[Begin]

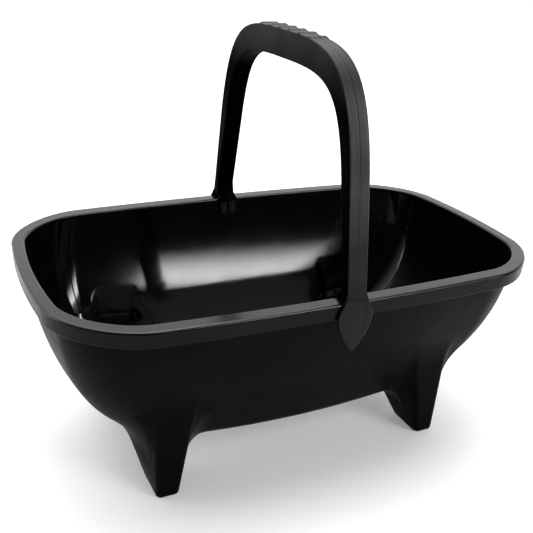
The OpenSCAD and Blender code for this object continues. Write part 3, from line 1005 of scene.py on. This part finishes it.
def black_plastic(name, colour, roughness, specular, grain, unevenness, dust, film=0.0):
    """Moulded black plastic: cloudy colour and gloss, moulded grain, and a little dust, with a
    film of it low down in the tub."""
    make = Material(name)
    make.shader.inputs["Specular IOR Level"].default_value = specular
    cloud = make.noise(scale=14, detail=3)
    deep, pale = [tuple(shade * part for part in colour) for shade in CLOUD_SHADES]
    body = make.mix(make.spread(cloud, *CLOUD_NOISE, 0, 1), deep, pale)
    if film:
        where = make.nodes.new("ShaderNodeSeparateXYZ")
        make.link(make.place, where.inputs[0])
        low = make.spread(where.outputs["Z"], *FILM_HEIGHT, 1, 0)
        from_middle = make.math("ABSOLUTE", where.outputs["X"], 0)
        settled = make.math("MULTIPLY", low, make.spread(from_middle, *FILM_SPAN, 1, 0))
        body = make.mix(settled, body, (film, film, film))
    speck = make.spread(make.noise(scale=420, detail=1), *SPECK_NOISE, 0, dust)
    body = make.mix(speck, body, DUST)
    patch = make.noise(scale=45, detail=3)
    rough = make.spread(patch, *PATCH_NOISE, *[roughness * share for share in PATCH_SHARES])
    rough = make.math("ADD", rough, make.math("MULTIPLY", speck, DUST_ROUGHNESS))
    skin = make.bump(make.noise(scale=1500), grain)
    skin = make.bump(make.noise(scale=38, detail=1), unevenness, skin)
    return make.finished(body, rough, skin)


def handle_plastic(name, colour, painted_highlight, rise, roughness, specular):
    """Satin plastic with flow marks along the strap and a hairline down its middle. Its colour
    turns to a painted highlight over that rise, given as two heights in millimetres."""
    make = Material(name)
    middle = HANDLE_PLACE * MM
    make.shader.inputs["Specular IOR Level"].default_value = specular
    flow = make.noise(scale=900, stretch=(1, 0.012, 0.012))
    marks = make.noise(scale=260, stretch=(0.04, 1, 0.06))
    cloud = make.noise(scale=18, detail=3)
    across = make.nodes.new("ShaderNodeSeparateXYZ")
    make.link(make.place, across.inputs[0])
    # Painted highlight: the strap is painted lighter higher up, where light falls on it, broken
    # up in patches by noise.
    height = make.spread(across.outputs["Z"], rise[0] * MM, rise[1] * MM, 0, 1)
    highlit_colour = make.mix(height, colour, painted_highlight)
    share = make.math("MULTIPLY", make.math("ADD", flow, cloud), 0.5)
    body = make.mix(make.spread(share, *PATCHY_HIGHLIGHT_NOISE, 0, 1), highlit_colour, colour)
    off = make.math("ABSOLUTE", make.math("SUBTRACT", across.outputs["X"], middle), 0)
    line = make.spread(off, *HAIRLINE_EDGE, HAIRLINE_SHARE, 0)
    body = make.mix(line, body, HAIRLINE)
    rough = make.spread(flow, *FLOW_NOISE, *[roughness * share for share in FLOW_SHARES])
    rough = make.math("ADD", rough, make.math("MULTIPLY", line, HAIRLINE_ROUGHNESS))
    skin = make.bump(make.noise(scale=1300), HANDLE_GRAIN)
    skin = make.bump(flow, FLOW_DEPTH, skin)
    skin = make.bump(marks, MARK_DEPTH, skin)
    skin = make.bump(make.math("SUBTRACT", 1, line), HAIRLINE_DEPTH, skin)
    return make.finished(body, rough, skin)


# ---- The scene ----

BODY_MIDDLE = (0, 0, 0.15)      # what most lights face

bpy.context.scene.view_settings.view_transform = "Standard"
make_camera()
make_floor()
make_world()
make_light("ceiling", place=(0.0, 1.6, 4.0), target=(0, 1.0, 0), size=(5.0, 5.0), radiance=2.2)
make_light("overhead", place=(0.25, 0.15, 1.9), target=(0, 0, 0.1), size=(0.9, 0.9),
           radiance=2.5)
make_light("front", place=(1.2, -1.6, 0.775), target=BODY_MIDDLE, size=(1.3, 0.21),
           radiance=17, fade=0.9)
make_light("front_high", place=(0.9, -1.7, 1.55), target=BODY_MIDDLE, size=(0.9, 0.8),
           radiance=6)
make_light("left", place=(-2.1, 0.95, 0.75), target=BODY_MIDDLE, size=(1.0, 1.0),
           radiance=2.2, fade=0.3)
gloss = black_plastic("tub_gloss", colour=(0.0012, 0.0012, 0.0013), roughness=0.07,
                      specular=0.5, grain=2e-6, unevenness=2e-5, dust=0.25, film=0.016)
rim_plastic = black_plastic("tub_rim", colour=(0.002, 0.002, 0.0021), roughness=0.2,
                            specular=0.4, grain=2e-5, unevenness=3e-5, dust=0.1)
apron = black_plastic("tub_apron", colour=(0.0016, 0.0016, 0.0017), roughness=0.32,
                      specular=0.09, grain=3e-5, unevenness=3e-5, dust=0.1)
satin = black_plastic("tub_satin", colour=(0.001, 0.001, 0.0011), roughness=0.42,
                      specular=0.03, grain=4e-5, unevenness=4e-5, dust=0.1)
# The outer face's painted highlight rises from the rim towards the grip.
strap_outside = handle_plastic("handle_satin", colour=(0.002, 0.002, 0.0021),
                               painted_highlight=(0.06, 0.06, 0.061), rise=(RIM_HEIGHT, HANDLE_TOP - 70),
                               roughness=0.46, specular=0.14)
# Painted shade: a darker, duller copy of the handle's plastic for its sides and inner face, with
# its own painted highlight near the grip's top.
strap_painted_shade = handle_plastic("handle_satin_painted_shade", colour=(0.0004, 0.0004, 0.0004),
                              painted_highlight=(0.04, 0.04, 0.041),
                              rise=(HANDLE_TOP - 48, HANDLE_TOP - 8), roughness=0.6,
                              specular=0.005)
tub = make_tub(gloss, rim_plastic, satin, apron)
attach(tub, "tub")
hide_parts("bowl", "rim", "leg_front_left", "leg_front_right", "leg_rear_left",
            "leg_rear_right")
handle = make_handle(strap_outside, strap_painted_shade)
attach(handle, "handle")
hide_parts("handle_grip", "handle_arm_front", "handle_arm_rear", "clip_plate_front",
            "clip_plate_rear")
for name, side in (("snap_tongue_front", -1), ("snap_tongue_rear", 1)):
    tongue = make_tongue(name + "_moulding", side, strap_outside)
    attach(tongue, "handle")
    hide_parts(name)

[End]

**Given exercise**
Go through the material above line by line and copy it exactly.

**Exercise answer**
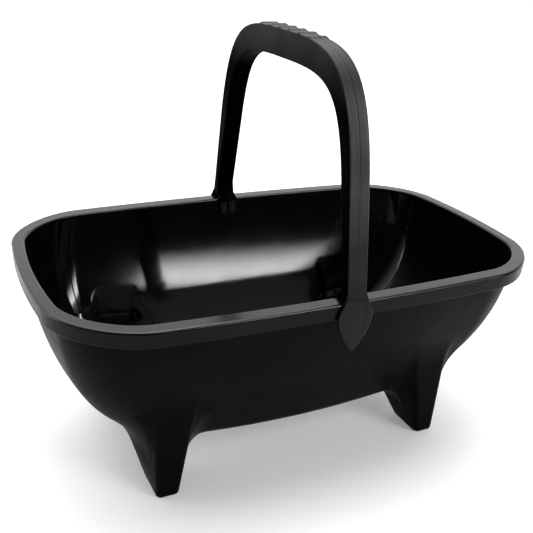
The OpenSCAD and Blender code for this object continues. Write part 3, from line 1005 of scene.py on. This part finishes it.
def black_plastic(name, colour, roughness, specular, grain, unevenness, dust, film=0.0):
    """Moulded black plastic: cloudy colour and gloss, moulded grain, and a little dust, with a
    film of it low down in the tub."""
    make = Material(name)
    make.shader.inputs["Specular IOR Level"].default_value = specular
    cloud = make.noise(scale=14, detail=3)
    deep, pale = [tuple(shade * part for part in colour) for shade in CLOUD_SHADES]
    body = make.mix(make.spread(cloud, *CLOUD_NOISE, 0, 1), deep, pale)
    if film:
        where = make.nodes.new("ShaderNodeSeparateXYZ")
        make.link(make.place, where.inputs[0])
        low = make.spread(where.outputs["Z"], *FILM_HEIGHT, 1, 0)
        from_middle = make.math("ABSOLUTE", where.outputs["X"], 0)
        settled = make.math("MULTIPLY", low, make.spread(from_middle, *FILM_SPAN, 1, 0))
        body = make.mix(settled, body, (film, film, film))
    speck = make.spread(make.noise(scale=420, detail=1), *SPECK_NOISE, 0, dust)
    body = make.mix(speck, body, DUST)
    patch = make.noise(scale=45, detail=3)
    rough = make.spread(patch, *PATCH_NOISE, *[roughness * share for share in PATCH_SHARES])
    rough = make.math("ADD", rough, make.math("MULTIPLY", speck, DUST_ROUGHNESS))
    skin = make.bump(make.noise(scale=1500), grain)
    skin = make.bump(make.noise(scale=38, detail=1), unevenness, skin)
    return make.finished(body, rough, skin)


def handle_plastic(name, colour, painted_highlight, rise, roughness, specular):
    """Satin plastic with flow marks along the strap and a hairline down its middle. Its colour
    turns to a painted highlight over that rise, given as two heights in millimetres."""
    make = Material(name)
    middle = HANDLE_PLACE * MM
    make.shader.inputs["Specular IOR Level"].default_value = specular
    flow = make.noise(scale=900, stretch=(1, 0.012, 0.012))
    marks = make.noise(scale=260, stretch=(0.04, 1, 0.06))
    cloud = make.noise(scale=18, detail=3)
    across = make.nodes.new("ShaderNodeSeparateXYZ")
    make.link(make.place, across.inputs[0])
    # Painted highlight: the strap is painted lighter higher up, where light falls on it, broken
    # up in patches by noise.
    height = make.spread(across.outputs["Z"], rise[0] * MM, rise[1] * MM, 0, 1)
    highlit_colour = make.mix(height, colour, painted_highlight)
    share = make.math("MULTIPLY", make.math("ADD", flow, cloud), 0.5)
    body = make.mix(make.spread(share, *PATCHY_HIGHLIGHT_NOISE, 0, 1), highlit_colour, colour)
    off = make.math("ABSOLUTE", make.math("SUBTRACT", across.outputs["X"], middle), 0)
    line = make.spread(off, *HAIRLINE_EDGE, HAIRLINE_SHARE, 0)
    body = make.mix(line, body, HAIRLINE)
    rough = make.spread(flow, *FLOW_NOISE, *[roughness * share for share in FLOW_SHARES])
    rough = make.math("ADD", rough, make.math("MULTIPLY", line, HAIRLINE_ROUGHNESS))
    skin = make.bump(make.noise(scale=1300), HANDLE_GRAIN)
    skin = make.bump(flow, FLOW_DEPTH, skin)
    skin = make.bump(marks, MARK_DEPTH, skin)
    skin = make.bump(make.math("SUBTRACT", 1, line), HAIRLINE_DEPTH, skin)
    return make.finished(body, rough, skin)


# ---- The scene ----

BODY_MIDDLE = (0, 0, 0.15)      # what most lights face

bpy.context.scene.view_settings.view_transform = "Standard"
make_camera()
make_floor()
make_world()
make_light("ceiling", place=(0.0, 1.6, 4.0), target=(0, 1.0, 0), size=(5.0, 5.0), radiance=2.2)
make_light("overhead", place=(0.25, 0.15, 1.9), target=(0, 0, 0.1), size=(0.9, 0.9),
           radiance=2.5)
make_light("front", place=(1.2, -1.6, 0.775), target=BODY_MIDDLE, size=(1.3, 0.21),
           radiance=17, fade=0.9)
make_light("front_high", place=(0.9, -1.7, 1.55), target=BODY_MIDDLE, size=(0.9, 0.8),
           radiance=6)
make_light("left", place=(-2.1, 0.95, 0.75), target=BODY_MIDDLE, size=(1.0, 1.0),
           radiance=2.2, fade=0.3)
gloss = black_plastic("tub_gloss", colour=(0.0012, 0.0012, 0.0013), roughness=0.07,
                      specular=0.5, grain=2e-6, unevenness=2e-5, dust=0.25, film=0.016)
rim_plastic = black_plastic("tub_rim", colour=(0.002, 0.002, 0.0021), roughness=0.2,
                            specular=0.4, grain=2e-5, unevenness=3e-5, dust=0.1)
apron = black_plastic("tub_apron", colour=(0.0016, 0.0016, 0.0017), roughness=0.32,
                      specular=0.09, grain=3e-5, unevenness=3e-5, dust=0.1)
satin = black_plastic("tub_satin", colour=(0.001, 0.001, 0.0011), roughness=0.42,
                      specular=0.03, grain=4e-5, unevenness=4e-5, dust=0.1)
# The outer face's painted highlight rises from the rim towards the grip.
strap_outside = handle_plastic("handle_satin", colour=(0.002, 0.002, 0.0021),
                               painted_highlight=(0.06, 0.06, 0.061), rise=(RIM_HEIGHT, HANDLE_TOP - 70),
                               roughness=0.46, specular=0.14)
# Painted shade: a darker, duller copy of the handle's plastic for its sides and inner face, with
# its own painted highlight near the grip's top.
strap_painted_shade = handle_plastic("handle_satin_painted_shade", colour=(0.0004, 0.0004, 0.0004),
                              painted_highlight=(0.04, 0.04, 0.041),
                              rise=(HANDLE_TOP - 48, HANDLE_TOP - 8), roughness=0.6,
                              specular=0.005)
tub = make_tub(gloss, rim_plastic, satin, apron)
attach(tub, "tub")
hide_parts("bowl", "rim", "leg_front_left", "leg_front_right", "leg_rear_left",
            "leg_rear_right")
handle = make_handle(strap_outside, strap_painted_shade)
attach(handle, "handle")
hide_parts("handle_grip", "handle_arm_front", "handle_arm_rear", "clip_plate_front",
            "clip_plate_rear")
for name, side in (("snap_tongue_front", -1), ("snap_tongue_rear", 1)):
    tongue = make_tongue(name + "_moulding", side, strap_outside)
    attach(tongue, "handle")
    hide_parts(name)